Les liens familiaux avec le mari sont également considérés comme une raison valable pour donner suite à la demande de mariage d’une mineure. Le juge estime, dans ce cas, qu’il est dans l’intérêt de la jeune fille d’épouser un proche. Autre motif pris en compte par les magistrats, la déscolarisation des filles. Les auteurs de l’étude ont, en effet, observé une tendance générale chez les juges à refuser les demandes de mariage de filles qui poursuivent encore leur scolarité. Ce qui a paradoxalement eu pour effet d'encourager les parents à retirer les filles de l’école pour pouvoir les marier, note Al Watan.

Autre argument devant lequel les magistrats n'hésitent pas à donner leur accord: les conditions économiques et la perspective de l’amélioration du niveau de vie de la jeune fille. Si le magistrat estime que la jeune fille, une fois mariée, pourra accéder à de meilleures conditions de vie, surtout lorsqu’elle est issue d’un milieu précaire et défavorisé, il donne automatiquement un avis favorable.

L’atteinte de l’âge réel du mariage, estimé à 16 ans, est également un motif sur lequel les magistrats basent leur décision.
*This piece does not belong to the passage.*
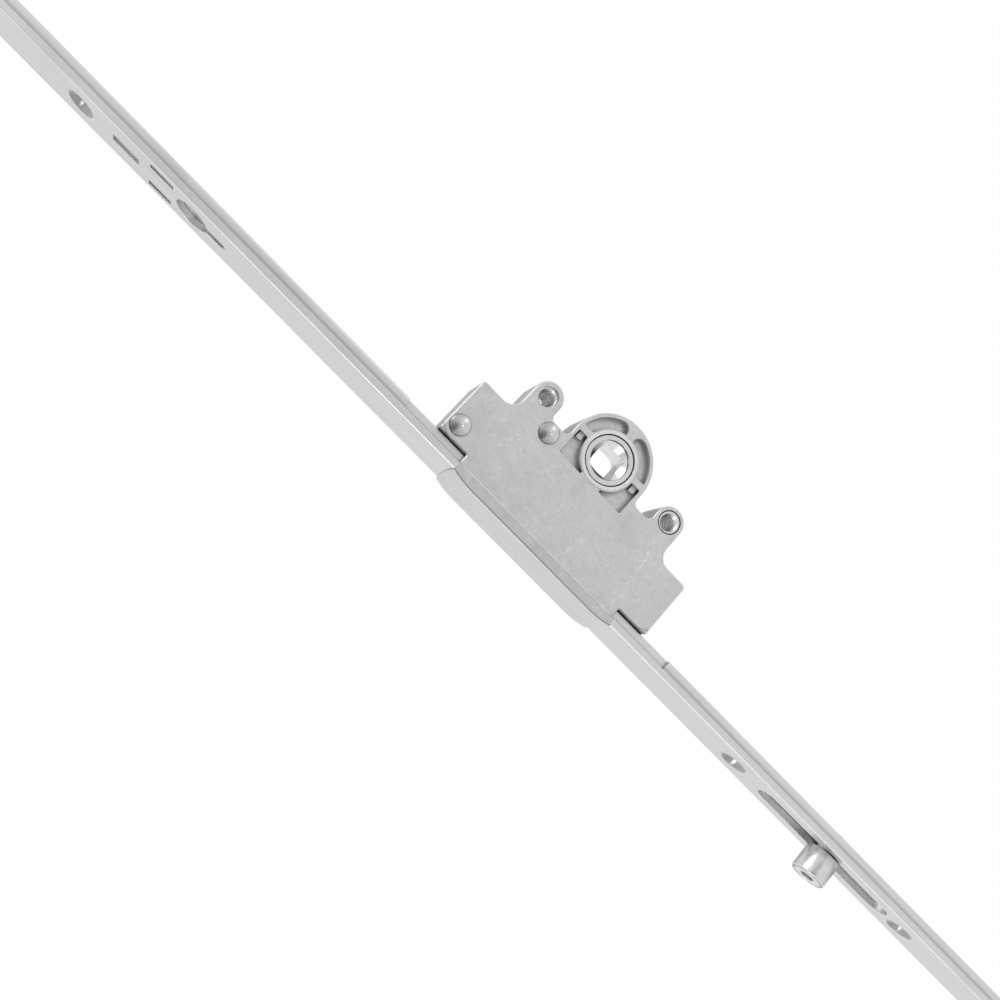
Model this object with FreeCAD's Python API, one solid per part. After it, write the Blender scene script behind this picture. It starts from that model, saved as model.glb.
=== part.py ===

En réalité, les tribunaux de famille établissent plutôt l’âge réel du mariage entre 16 et 17 ans, âge qui peut même descendre, dans certains cas, jusqu’à 15 ans, notamment dans le cas où, et c’est un autre motif, le magistrat estime que la fille est suffisamment mûre et capable d’assumer les responsabilités du mariage.

D’autres considérations sont prises en compte par les magistrats lors de la prise de décision. L'hebdomadaire cite notamment la volonté d’éviter le mariage illégal et les relations sexuelles hors mariage, ainsi que la tendance à marier l’enfant violée à son violeur. Dans ces cas, le juge donne également son feu vert au mariage. Faut-il préciser que, selon la même étude, l’écrasante majorité des juges chargés d’autoriser ou rejeter une demande de mariage de mineure sont des hommes?